§ **Set task**
Print the lines of the data, starting with the first, up to and including the line where "import * as" appears.

§ **Data entries**
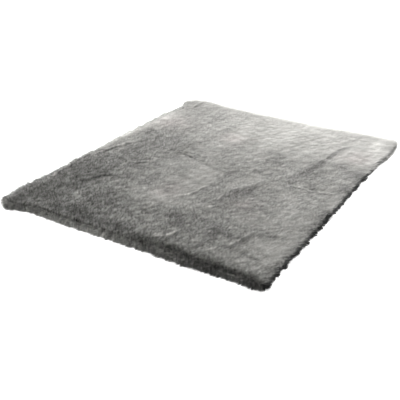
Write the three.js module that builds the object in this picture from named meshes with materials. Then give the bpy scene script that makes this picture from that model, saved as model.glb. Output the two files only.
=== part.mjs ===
// A faux-fur rug: one piece of grey plush lying flat, its backing and its pile in one closed solid.
// Millimetres, +Z up. The rug's long sides run along Y and its underside lies on z = 0.
import * as THREE from "three";

// Size of the rug over its pile, and the rounding that the pile gives its edge.
const WIDTH = 1200;
const LENGTH = 1425;
const THICKNESS = 31;
const CORNER_RADIUS = 52;
const RIM_HEIGHT = 11; // where the pile of the edge stands out furthest
const RIM_TUCK = 9; // how far the backing's edge lies behind the rim, on the floor
const RIM_SHOULDER = 28; // how far in from the rim the pile reaches its full height
const RIM_ANGLES = [-90, -45, 0, 30, 60, 90]; // steps round the edge, from the floor to the top

// Grid of the top: cells across the width and along the length.
const CELLS_X = 40;
const CELLS_Y = 48;

// Where the outline swells (out > 0) or draws in (out < 0). "at" runs along X on the front and
// back, and along Y on the left and right, from the middle of the side.
const EDGE_SWELLS = [
  { side: "front", at: -545, reach: 55, out: 26 },
  { side: "front", at: -410, reach: 45, out: -6 },
  { side: "front", at: 290, reach: 60, out: 6 },
  { side: "front", at: 595, reach: 35, out: 15 },
  { side: "right", at: 560, reach: 150, out: 14 },
  { side: "right", at: 700, reach: 35, out: 6 },
  { side: "back", at: 430, reach: 110, out: 12 },
  { side: "back", at: 160, reach: 75, out: -11 },
  { side: "back", at: -510, reach: 130, out: 33 },
  { side: "left", at: 610, reach: 130, out: -24 },
  { side: "left", at: 330, reach: 80, out: -8 },
  { side: "left", at: 20, reach: 60, out: 5 },
  { side: "left", at: -400, reach: 150, out: -7 },
];

// Soft furrows (depth > 0) and ridges (depth < 0) that folding has left in the pile, each a
// straight stretch with rounded sides.
const FOLDS = [
  { name: "cross fold, left", fromX: -255, fromY: 46, toX: -145, toY: 33, halfWidth: 18, depth: 3 },
  { name: "cross fold, bend", fromX: -145, fromY: 33, toX: -30, toY: -5, halfWidth: 18, depth: 3 },
  { name: "cross fold, middle", fromX: -30, fromY: -5, toX: 330, toY: 15, halfWidth: 24, depth: 2 },
  { name: "cross fold, right", fromX: 330, fromY: 15, toX: 455, toY: 0, halfWidth: 18, depth: 4 },
  { name: "cross fold, end", fromX: 455, fromY: 0, toX: 555, toY: 28, halfWidth: 18, depth: 4 },
  { name: "long furrow, back", fromX: 412, fromY: 522, toX: 395, toY: 330, halfWidth: 20, depth: 4 },
  { name: "long furrow, middle", fromX: 395, fromY: 330, toX: 385, toY: 230, halfWidth: 20, depth: 4 },
  { name: "long furrow, front", fromX: 385, fromY: 230, toX: 330, toY: 30, halfWidth: 24, depth: 4 },
  { name: "middle furrow, back", fromX: 90, fromY: -10, toX: 67, toY: -170, halfWidth: 22, depth: 4 },
  { name: "middle furrow, front", fromX: 67, fromY: -170, toX: 46, toY: -280, halfWidth: 22, depth: 4 },
  { name: "long ridge", fromX: 250, fromY: -35, toX: 175, toY: -190, halfWidth: 26, depth: -3 },
  { name: "furrow by the ridge", fromX: 290, fromY: -60, toX: 235, toY: -210, halfWidth: 22, depth: 3 },
  { name: "left furrow", fromX: -265, fromY: -5, toX: -310, toY: -200, halfWidth: 20, depth: 3 },
  { name: "short furrow", fromX: -305, fromY: -105, toX: -353, toY: -145, halfWidth: 18, depth: 4 },
];

// Long, low waves in the height of the pile over the whole rug.
const SWELLS = [
  { waveLength: 410, heading: 25, phase: 0.6, height: 0.7 },
  { waveLength: 290, heading: 110, phase: 2.1, height: 0.5 },
  { waveLength: 175, heading: 160, phase: 4.0, height: 0.4 },
];

const radians = THREE.MathUtils.degToRad;

// The outline is a rectangle with round corners. It is walked anticlockwise by length, from the
// middle of the front left corner, so each side runs from the middle of one corner to the next.
const HALF_ARC = (CORNER_RADIUS * Math.PI) / 4;
const SIDES = [
  { name: "front", span: WIDTH, reach: LENGTH / 2, turn: 0, forward: 1, cells: CELLS_X },
  { name: "right", span: LENGTH, reach: WIDTH / 2, turn: 90, forward: 1, cells: CELLS_Y },
  { name: "back", span: WIDTH, reach: LENGTH / 2, turn: 180, forward: -1, cells: CELLS_X },
  { name: "left", span: LENGTH, reach: WIDTH / 2, turn: 270, forward: -1, cells: CELLS_Y },
];
let perimeter = 0;
for (const side of SIDES) {
  side.start = perimeter;
  side.length = side.span - 2 * CORNER_RADIUS + 2 * HALF_ARC;
  perimeter += side.length;
}

// Total swell of the outline at a length along it: a bell curve for each row of EDGE_SWELLS.
function edgeSwell(length) {
  let out = 0;
  for (const swell of EDGE_SWELLS) {
    const side = SIDES.find((candidate) => candidate.name === swell.side);
    const centre = side.start + side.length / 2 + side.forward * swell.at;
    const direct = Math.abs(length - centre);
    const away = Math.min(direct, perimeter - direct) / swell.reach;
    out += swell.out * Math.exp(-away * away);
  }
  return out;
}

// A point of the outline on one side, "share" of the way along it, drawn in by "inset".
function outlinePoint(side, share, inset) {
  const fromMiddle = (share - 0.5) * side.length;
  const straight = side.span / 2 - CORNER_RADIUS;
  const beyond = Math.max(0, Math.abs(fromMiddle) - straight);
  const angle = (Math.sign(fromMiddle) * beyond) / CORNER_RADIUS;
  const out = CORNER_RADIUS + edgeSwell(side.start + share * side.length) - inset;
  const along = THREE.MathUtils.clamp(fromMiddle, -straight, straight) + out * Math.sin(angle);
  const across = side.reach - CORNER_RADIUS + out * Math.cos(angle);
  return new THREE.Vector2(along, -across).rotateAround(new THREE.Vector2(), radians(side.turn));
}

// Height of the pile's top: full thickness, low waves, and a bell-shaped trough along each fold.
function pileHeight(x, y) {
  let height = THICKNESS;
  for (const wave of SWELLS) {
    const travel = x * Math.cos(radians(wave.heading)) + y * Math.sin(radians(wave.heading));
    height += wave.height * Math.sin((2 * Math.PI * travel) / wave.waveLength + wave.phase);
  }
  for (const fold of FOLDS) {
    const runX = fold.toX - fold.fromX;
    const runY = fold.toY - fold.fromY;
    const along = ((x - fold.fromX) * runX + (y - fold.fromY) * runY) / (runX ** 2 + runY ** 2);
    const nearest = THREE.MathUtils.clamp(along, 0, 1);
    const away = Math.hypot(x - fold.fromX - nearest * runX, y - fold.fromY - nearest * runY);
    height -= fold.depth * Math.exp(-((away / fold.halfWidth) ** 2));
  }
  return height;
}

// One closed ring round the rug at an angle of the rim: two quarter ellipses meet at the rim,
// the lower one ending on the floor and the upper one on the top of the pile.
function rimRing(angle) {
  const rise = Math.sin(radians(angle));
  const depth = angle < 0 ? RIM_TUCK : RIM_SHOULDER;
  const inset = depth * (1 - Math.cos(radians(angle)));
  const ring = [];
  for (const side of SIDES) {
    for (let i = 0; i < side.cells; i += 1) {
      const { x, y } = outlinePoint(side, i / side.cells, inset);
      const span = angle < 0 ? RIM_HEIGHT : pileHeight(x, y) - RIM_HEIGHT;
      ring.push(new THREE.Vector3(x, y, RIM_HEIGHT + rise * span));
    }
  }
  return ring;
}

// A point inside the top ring at shares u and v across the grid, blended from the four sides:
// the mean of the two ruled surfaces between opposite sides, less the one through the corners.
function insidePoint(ring, column, row) {
  const u = column / CELLS_X;
  const v = row / CELLS_Y;
  const front = ring[column];
  const right = ring[CELLS_X + row];
  const back = ring[2 * CELLS_X + CELLS_Y - column];
  const left = ring[(2 * (CELLS_X + CELLS_Y) - row) % ring.length];
  const corners = [ring[0], ring[CELLS_X], ring[CELLS_X + CELLS_Y], ring[2 * CELLS_X + CELLS_Y]];
  const blend = (axis) =>
    (1 - v) * front[axis] + v * back[axis] + (1 - u) * left[axis] + u * right[axis]
    - (1 - u) * (1 - v) * corners[0][axis] - u * (1 - v) * corners[1][axis]
    - u * v * corners[2][axis] - (1 - u) * v * corners[3][axis];
  const x = blend("x");
  const y = blend("y");
  return new THREE.Vector3(x, y, pileHeight(x, y));
}

// The whole skin: bands between the rim's rings, a grid over the top and a flat fan below.
function rugGeometry() {
  const rings = RIM_ANGLES.map(rimRing);
  const round = rings[0].length;
  const points = rings.flat();
  const faces = [];
  for (let band = 0; band < rings.length - 1; band += 1) {
    for (let i = 0; i < round; i += 1) {
      const low = band * round + i;
      const lowNext = band * round + ((i + 1) % round);
      faces.push(low, lowNext, lowNext + round, low, lowNext + round, low + round);
    }
  }

  // Index of a grid point of the top: on the border it is the ring's own point.
  const topStart = (rings.length - 1) * round;
  const insideStart = points.length;
  const topIndex = (column, row) => {
    if (row === 0) return topStart + column;
    if (column === CELLS_X) return topStart + CELLS_X + row;
    if (row === CELLS_Y) return topStart + 2 * CELLS_X + CELLS_Y - column;
    if (column === 0) return topStart + 2 * (CELLS_X + CELLS_Y) - row;
    return insideStart + (row - 1) * (CELLS_X - 1) + column - 1;
  };
  const topRing = rings[rings.length - 1];
  for (let row = 1; row < CELLS_Y; row += 1) {
    for (let column = 1; column < CELLS_X; column += 1) points.push(insidePoint(topRing, column, row));
  }
  for (let row = 0; row < CELLS_Y; row += 1) {
    for (let column = 0; column < CELLS_X; column += 1) {
      const here = topIndex(column, row);
      const across = topIndex(column + 1, row);
      const opposite = topIndex(column + 1, row + 1);
      const above = topIndex(column, row + 1);
      faces.push(here, across, opposite, here, opposite, above);
    }
  }

  // The underside is a flat fan round its middle, wound so that it faces down.
  const hub = points.push(new THREE.Vector3()) - 1;
  for (let i = 0; i < round; i += 1) faces.push(hub, (i + 1) % round, i);

  const geometry = new THREE.BufferGeometry().setFromPoints(points);
  geometry.setIndex(faces);
  geometry.computeVertexNormals();
  return geometry;
}

const fur = new THREE.MeshStandardMaterial({ color: 0x9a9994, roughness: 0.95, metalness: 0 });

const furRug = new THREE.Mesh(rugGeometry(), fur);
furRug.name = "fur_rug";

// The uneven outline is centred, so that the origin is under the middle of the rug's box.
furRug.geometry.computeBoundingBox();
const middle = furRug.geometry.boundingBox.getCenter(new THREE.Vector3());
furRug.position.set(-middle.x, -middle.y, 0);

const rug = new THREE.Group();
rug.add(furRug);

export default rug;
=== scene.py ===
"""A grey faux-fur rug lying flat: a knitted backing under dense wool, and a deep pile of locks over
it that leans toward the rug's right side, falls over at its edges and parts along the lines where
it was folded.

Metres, +Z up, with the rug's long sides along Y. Sections follow the rug from the floor up.
"""

import math

import bpy
import numpy as np
from mathutils import Matrix, Vector


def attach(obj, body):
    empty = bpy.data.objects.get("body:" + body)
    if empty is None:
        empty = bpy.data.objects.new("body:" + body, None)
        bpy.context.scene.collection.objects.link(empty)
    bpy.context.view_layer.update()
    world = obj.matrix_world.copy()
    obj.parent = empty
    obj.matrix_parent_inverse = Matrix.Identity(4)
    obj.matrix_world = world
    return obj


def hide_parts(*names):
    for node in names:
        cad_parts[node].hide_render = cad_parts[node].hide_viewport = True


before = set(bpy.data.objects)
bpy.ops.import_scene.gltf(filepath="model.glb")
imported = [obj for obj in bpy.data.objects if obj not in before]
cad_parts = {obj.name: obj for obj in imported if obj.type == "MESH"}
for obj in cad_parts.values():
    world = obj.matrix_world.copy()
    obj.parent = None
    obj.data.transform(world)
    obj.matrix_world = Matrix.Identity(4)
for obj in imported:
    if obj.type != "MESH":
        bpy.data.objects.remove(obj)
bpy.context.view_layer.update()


# ---- Camera ----------------------------------------------
# It looks down on the rug over its front right corner, from a little above head height of a
# person sitting on the floor.
camera_place = Vector((1.3453, -2.2977, 1.2499))
camera_aim = Vector((0.0738, -0.2615, -0.0042))
camera_roll = math.radians(-0.5)
camera_lens, camera_sensor = 59.67, 36.0  # millimetres

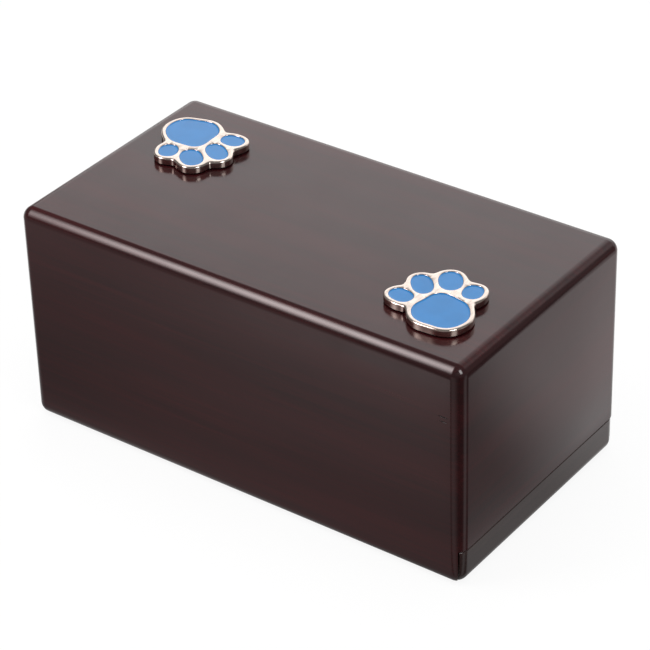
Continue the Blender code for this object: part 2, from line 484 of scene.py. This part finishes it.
def make_shell(long_grain, cross_grain, inside, painted_scratch_shade):
    """The five glued boards as one lacquered form, hollow, open below and grooved for the panel."""
    shell = new_object("urn_shell", rounded_box(HALF_LENGTH, HALF_WIDTH))
    clear = Vector((RUNNING_CLEARANCE,) * 3)
    cavity = block((WALL - HALF_LENGTH, WALL - HALF_WIDTH, -WALL),
                   (HALF_LENGTH - WALL, HALF_WIDTH - WALL, CEILING))
    groove_high = PANEL_HIGH + clear
    groove_high.x = 2 * HALF_LENGTH
    groove = block(PANEL_LOW - clear, groove_high)
    opening = mitred_block(HALF_LENGTH - 2 * WALL, HALF_LENGTH + WALL, -WALL, SEAM_TOP,
                           STRIP_MITRE_GAP * math.sqrt(2))
    carve(shell, cavity, groove, opening)
    round_off(shell, SEAM_ARRIS, lambda point: (
        abs(point.z - SEAM_TOP) < ON_SURFACE
        and surface_at(point, HALF_LENGTH, HALF_WIDTH)[0] < ON_SURFACE
    ))
    soften(shell, ARRIS)
    carve(shell, *(scratch(middle, half_length) for middle, half_length in SCRATCHES))
    rounded_normals(shell, HALF_LENGTH, HALF_WIDTH)
    share_out(shell, long_grain, cross_grain, inside, painted_scratch_shade)
    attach(shell, "box")
    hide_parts("top_board", "front_wall", "back_wall", "left_end_wall", "right_end_wall")


def make_strip(long_grain, cross_grain, inside):
    """The mitred strip at the foot of the right end."""
    half_length = STRIP_HIGH.x
    half_width = half_length - HALF_LENGTH + HALF_WIDTH
    strip = new_object("end_strip", rounded_box(half_length, half_width))
    carve(strip, mitred_block(STRIP_LOW.x, HALF_LENGTH + WALL, -WALL, STRIP_HIGH.z, 0.0),
          operation="INTERSECT")
    seat_low = PANEL_LOW - Vector((0, HALF_WIDTH, SEAT_CLEARANCE))
    seat_high = Vector((STRIP_LOW.x + STRIP_GROOVE_DEPTH, HALF_WIDTH, PANEL_HIGH.z + SEAT_CLEARANCE))
    carve(strip, block(seat_low, seat_high))
    round_off(strip, STRIP_ARRIS, lambda point: (
        abs(point.z - STRIP_HIGH.z) < ON_SURFACE
        and surface_at(point, half_length, half_width)[0] < ON_SURFACE
    ))
    soften(strip, ARRIS)
    rounded_normals(strip, half_length, half_width)
    share_out(strip, long_grain, cross_grain, inside)
    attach(strip, "bottom_slide")
    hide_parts("bottom_end_strip")


def make_bottom(wood):
    """The panel that runs in the grooves."""
    panel = new_object("sliding_bottom", block(PANEL_LOW, PANEL_HIGH), wood)
    soften(panel, PANEL_ARRIS)
    settle_normals(panel)
    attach(panel, "bottom_slide")
    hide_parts("bottom_panel")


# Emblems

def pad_radius(angle):
    return PAD_RADIUS + sum(
        swell * math.cos(times * (angle - math.radians(first))) for times, swell, first in PAD_SWELLS
    )


def turns(steps):
    return [math.tau * step / steps for step in range(steps)]


def pad_outline(shrink):
    return [Vector((math.cos(a), math.sin(a))) * (pad_radius(a) - shrink) for a in turns(CELL_STEPS)]


def squared_off(value):
    return math.copysign(abs(value) ** (2 / TOE_POWER), value)


def toe_outline(toe, shrink):
    x, y, half_length, half_width, turn = TOES[toe]
    along = Vector((math.cos(math.radians(turn)), math.sin(math.radians(turn))))
    aside = along.orthogonal()
    return [
        Vector((x, y))
        + along * (half_length - shrink) * squared_off(math.cos(a))
        + aside * (half_width - shrink) * squared_off(math.sin(a))
        for a in turns(CELL_STEPS)
    ]


def cell_outline(cell, shrink):
    return pad_outline(shrink) if cell == "pad" else toe_outline(cell, shrink)


def distance_to_pad(point):
    return point.length - pad_radius(math.atan2(point.y, point.x))


def distance_to_toe(point, toe):
    """Close to the true distance from a toe's edge, negative inside it."""
    x, y, half_length, half_width, turn = TOES[toe]
    offset = point - Vector((x, y))
    along = Vector((math.cos(math.radians(turn)), math.sin(math.radians(turn))))
    p, q = offset.dot(along), offset.dot(along.orthogonal())
    s, t = abs(p / half_length), abs(q / half_width)
    scaled = (s**TOE_POWER + t**TOE_POWER) ** (1 / TOE_POWER)
    slope = math.hypot(s ** (TOE_POWER - 1) / half_length, t ** (TOE_POWER - 1) / half_width)
    return (scaled - 1) * scaled ** (TOE_POWER - 1) / slope if slope else -half_width


def distance_to_cells(point):
    """Distance from the nearest cell, running smoothly from one cell to the next."""
    distances = [distance_to_pad(point)] + [distance_to_toe(point, toe) for toe in TOES]
    nearest = min(distances)
    crowd = sum(math.exp((nearest - distance) / WEB_BLEND) for distance in distances)
    return nearest - WEB_BLEND * math.log(crowd)


def plate_outline(rim):
    """The line that runs at the rim's width round all the cells together."""
    toe_centres = [Vector(toe[:2]) for toe in TOES.values()]
    centre = sum(toe_centres, Vector((0, 0))) / len(toe_centres) / 2
    reach = 2 * max(toe_centre.length for toe_centre in toe_centres)
    outline = []
    for angle in turns(PLATE_STEPS):
        ray = Vector((math.cos(angle), math.sin(angle)))
        inside, outside = 0.0, reach
        while outside - inside > MM / 1000:
            middle = (inside + outside) / 2
            if distance_to_cells(centre + ray * middle) > rim:
                outside = middle
            else:
                inside = middle
        outline.append(centre + ray * inside)
    return outline


def rounding(radius, steps):
    """Inward and upward offsets from the foot of a quarter round to its top."""
    angles = [math.pi / 2 * step / steps for step in range(steps + 1)]
    return [(radius * (1 - math.cos(a)), radius * math.sin(a)) for a in angles]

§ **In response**
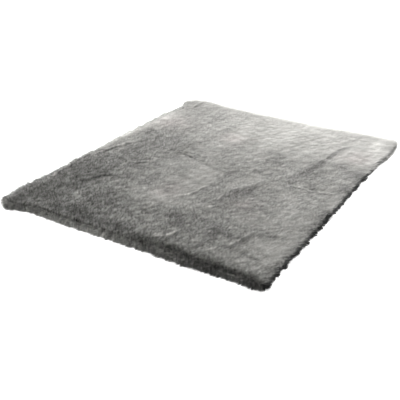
Write the three.js module that builds the object in this picture from named meshes with materials. Then give the bpy scene script that makes this picture from that model, saved as model.glb. Output the two files only.
=== part.mjs ===
// A faux-fur rug: one piece of grey plush lying flat, its backing and its pile in one closed solid.
// Millimetres, +Z up. The rug's long sides run along Y and its underside lies on z = 0.
import * as THREE from "three";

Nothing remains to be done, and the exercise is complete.